Les participants à l’atelier « territoires » ont également souhaité qu’il puisse y avoir un droit à l’expérimentation dans le mouvement associatif. au siècle dernier, les associations ont largement démontré leur capacité à expérimenter, ce qui leur a permis d’innover. Aujourd’hui, le contexte est plus complexe : les moyens disponibles pour l’expérimentation, et l’innovation, sont de plus en plus difficile à mobiliser. Pour survivre, les associations sont de plus en plus dépendantes de la commande publique ce qui limite grandement, en l’absence de fonds propres, leur capacité à innover. L’innovation, qui est une des caractéristiques des associations au XXe siècle semble aujourd’hui s’éloigner, à quelles conditions pourront-elles en retrouver le chemin ?

Cependant, la majorité des groupes de travail a mis l’accent sur la nécessité d’envisager désormais la mise en œuvre de formes de regroupements différents, moins institués, sur des objets précis, que ce soit aux niveaux territorial, national, voire européen. L’objectif est le même, le mouvement associatif doit peser dans le débat sur les sujets qui concernent la société car il est un acteur majeur qui doit peser sur les choix politiques qui concernent l’ensemble d’un territoire donné. Il s’agit de prendre des initiatives, qui permettent tout à la fois une certaine médiatisation et une reconnaissance de l’action associative, y compris au plan local.

Afin d’atteindre cet objectif commun, différentes pistes d’actions ont été envisagées, suivant l’exemple actuel de l’année européenne du bénévolat et du volontariat qui a permis à une centaine d’associations nationales, très diverses, petites et grandes, de collaborer dans l’organisation de multiples projets, notamment concernant l’organisation de rencontres dans les écoles, collèges, lycées, pour parler de l’engagement bénévole au bénéfice de la société dans les associations.
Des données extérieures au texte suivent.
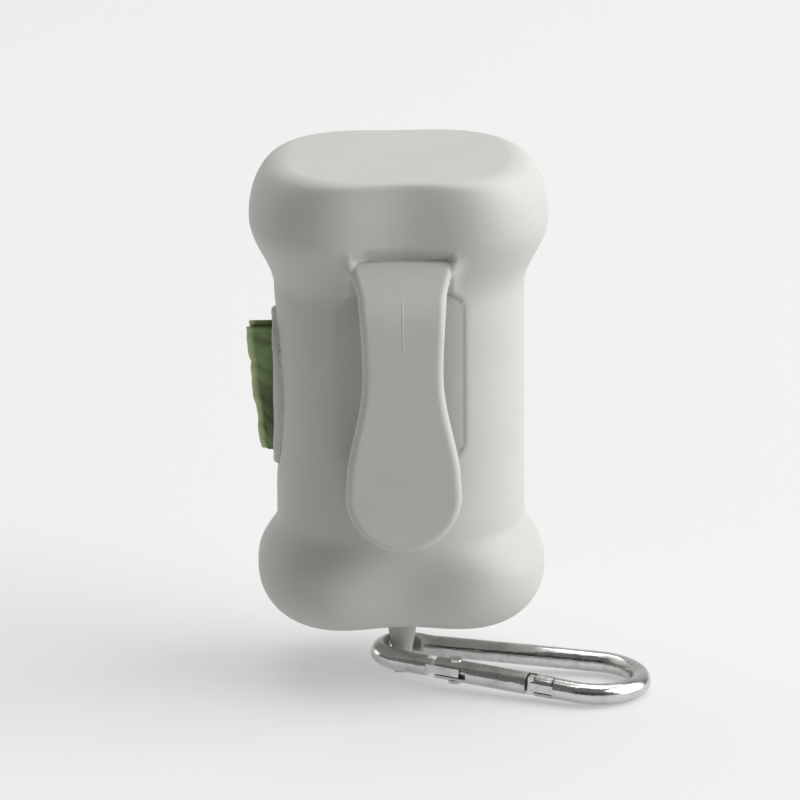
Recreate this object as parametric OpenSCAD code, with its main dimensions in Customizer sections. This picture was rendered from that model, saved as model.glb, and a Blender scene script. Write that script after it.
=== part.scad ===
// Bone-shaped silicone dispenser for rolls of dog waste bags, with a belt clip and a snap hook.
// Millimetres. +Z is up and -Y is the side of the belt clip. The origin is the middle of the flat
// foot of the hanging lug, on the surface that the dispenser stands on.

/* [Sleeve] */
// Height of the lowest point of the sleeve above the foot of the lug
sleeve_base = 11; // [10.4:0.1:12]
// Height of the sleeve
sleeve_h = 84.1; // [82:0.1:90]
// Width of the waist
waist_w = 44.3; // [44:0.1:48]
// Depth of the waist
waist_d = 41; // [40.4:0.1:43]
// Width across the upper knobs
top_knob_w = 52.9; // [50:0.1:58]
// Depth across the upper knobs
top_knob_d = 46.4; // [44:0.1:50]
// Width across the lower knobs
low_knob_w = 51.6; // [48:0.1:56]
// Depth across the lower knobs
low_knob_d = 45.4; // [43:0.1:49]
// Distance of the widest point of the upper knobs below the top face
top_knob_drop = 10.2; // [8.5:0.1:11]
// Distance of the widest point of the lower knobs above the lowest point
low_knob_rise = 9.2; // [8.5:0.1:11]
// Width of the flat top face
top_flat_w = 43.4; // [38:0.1:46]
// Width of the flat part of the underside
low_flat_w = 31; // [26:0.1:36]
// Length over which the upper knobs blend into the waist
top_blend = 14; // [11:0.5:16]
// Length over which the lower knobs blend into the waist
low_blend = 11.2; // [10:0.2:15]
// Depth of the dent between two knobs, front and back
knob_dent = 2.6; // [1.5:0.1:3]
// Depth of that dent at the edge of the top face
edge_dent = 0.6; // [0.3:0.1:2]
// Rise of the underside between the two lower knobs
end_dip = 0.9; // [0.2:0.1:1.4]

/* [Bag bore] */
// Diameter of the bore for the roll
bore_d = 34; // [33.8:0.1:34.4]
// Length of the bore between its two shoulders
bore_l = 64; // [63:0.5:66]
// Thickness of the wall behind the well at each end
end_wall = 4.2; // [3.4:0.1:5]
// Diameter of the well at each end
well_d = 24; // [20:0.5:27]

/* [Bag slot] */
// Height of the opening that the bags come out of
slot_l = 24.4; // [22:0.2:27]
// Width of that opening
slot_w = 10; // [9:0.2:11]
// Height of the raised oval around it
lip_l = 29; // [28.6:0.2:31]
// Width of the raised oval
lip_w = 19.6; // [18:0.2:21]
// Height of the oval above the side of the waist
lip_proud = 1; // [0.6:0.1:1.6]
// Height of the middle of the slot above the middle of the bore
slot_rise = 0.1; // [-1:0.1:2]

/* [Belt clip] */
// Width of the clip at its root
clip_root_w = 16.4; // [15.6:0.1:18]
// Width of the neck
clip_neck_w = 14; // [12.6:0.1:15]
// Width of the round end
clip_end_w = 20.3; // [18.4:0.1:20.8]
// Length from the crisp edge at the root to the tip
clip_l = 49.4; // [47:0.2:53]
// Distance of the crisp edge at the root below the top face
clip_drop = 14.7; // [13.6:0.1:15.4]
// Thickness of the clip
clip_t = 2.8; // [2.4:0.1:3.1]
// Gap between the clip and the waist
belt_gap = 4.4; // [4.3:0.1:5]
// How far the clip's face stands in front of the waist at the crisp edge
root_proud = 0.3; // [0.1:0.1:1]
// Height over which the clip slopes out from its root
slope_h = 10.5; // [9.5:0.1:11]
// How far the tip bends out
tip_flare = 0.9; // [0.3:0.1:1.6]
// Width of the recess behind the clip
recess_w = 21.4; // [20.9:0.1:22.4]
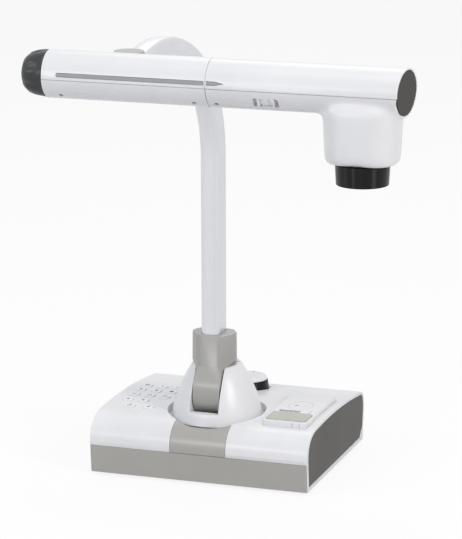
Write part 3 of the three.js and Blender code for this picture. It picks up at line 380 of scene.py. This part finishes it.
SIGNS = [
    ring(0.0019) + [bar(0, 0.0013, 0.0003, 0.0011)],
    [bar(0, 0, 0.0017, 0.0004), bar(0, 0.00125, 0.0004, 0.00055), bar(0, -0.00125, 0.0004, 0.00055)],
    [circle(0.0019, 3, pi / 2)],
    [circle(0.0019, 3, -pi / 2)],
    [bar(0, 0, 0.0019, 0.0004)],
    [bar(-0.0009, 0, 0.0004, 0.0015), bar(0.0009, 0, 0.0004, 0.0015)],
    ring(0.0017),
    [circle(0.0019, 3, 0)],
    [circle(0.0019, 3, pi)],
    [bar(0, 0, 0.0014, 0.0014)],
    [bar(0, 0.001, 0.0018, 0.0003), bar(0, 0, 0.0018, 0.0003), bar(0, -0.001, 0.0018, 0.0003)],
    [circle(0.0008, 14)],
    [bar(-0.0008, 0.0008, 0.0006, 0.0006), bar(0.0008, -0.0008, 0.0006, 0.0006)],
]
for count, sign in enumerate(SIGNS, 1):
    node = f"key_{count:02d}"
    fitted(rounded(node, KEY_EDGE), key_plastic, "key", node + "_body", node)
    low, high = (Vector(corner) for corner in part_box(node))
    top = ((low.x + high.x) / 2, (low.y + high.y) / 2, high.z - INK_THICKNESS / 2)
    sign = [[(SIGN_SIZE * x, SIGN_SIZE * y) for x, y in outline] for outline in sign]
    printed(node + "_sign", sign, top, ink, node + "_body", "key")

# Dial
# A turning knob: a glossy black tapered grip with shallow flutes, and a white cap pressed into its
# top. Its stem goes down through the cover to the encoder.
DIAL_CAP = 0.0026
DIAL_FLUTES = 48
FLUTE_DEPTH = 0.0003
FLUTE_SHARES = (0.6, 0.97)
SKIRT_WELD = 0.0001


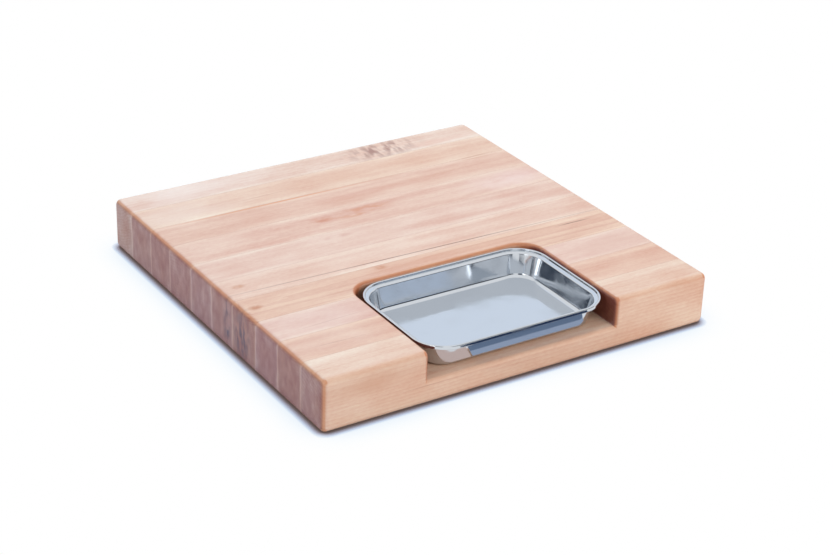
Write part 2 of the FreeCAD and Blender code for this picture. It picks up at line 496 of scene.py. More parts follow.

Cette initiative n’a pas demandé des moyens énormes et pourtant, elle a permis un certain nombre de rencontres inter-associatives sur le territoire et à l’échelle européenne.

2012 est l’année européenne de la solidarité intergénérationnelle. Les associations se saisiront-elles de cette année-là pour créer de nouveaux collectifs qui puissent intervenir au plan national ou européen ? L’Europe est sur toutes les langues en ce moment, on l’accuse en disant qu’elle ne dispose pas des outils nécessaires pour solutionner les immenses problèmes que connaît notre société. Lorsque nos concitoyens entendent « Europe », ils entendent « handicap » plutôt que « projection vers un avenir de progrès». Les associations doivent participer au développement d’une citoyenneté européenne, c’est aujourd’hui un impératif.

Enfin, le modèle économique des associations a fait l’objet de nombreuses réflexions. Mais quel modèle économique ? La diversité des associations est telle qu’il n’y a pas un seul modèle mais plusieurs. On en est plus au temps du tout État mais à celui de la mobilisation d’une diversité des ressources tant interne, qu’externes.

Fut un temps, pas si lointain, où des associations participaient à la co-construction du bien commun et de l’intérêt général. Elles proposent ce qu’elles appellent un « dépoussiérage » du Conseil économique et social et environnemental, c’est à dire un accroissement de ses compétences, notamment une capacité d’initiative législative. Ce dernier point fait partie des questions qui mériteront d’être creusées.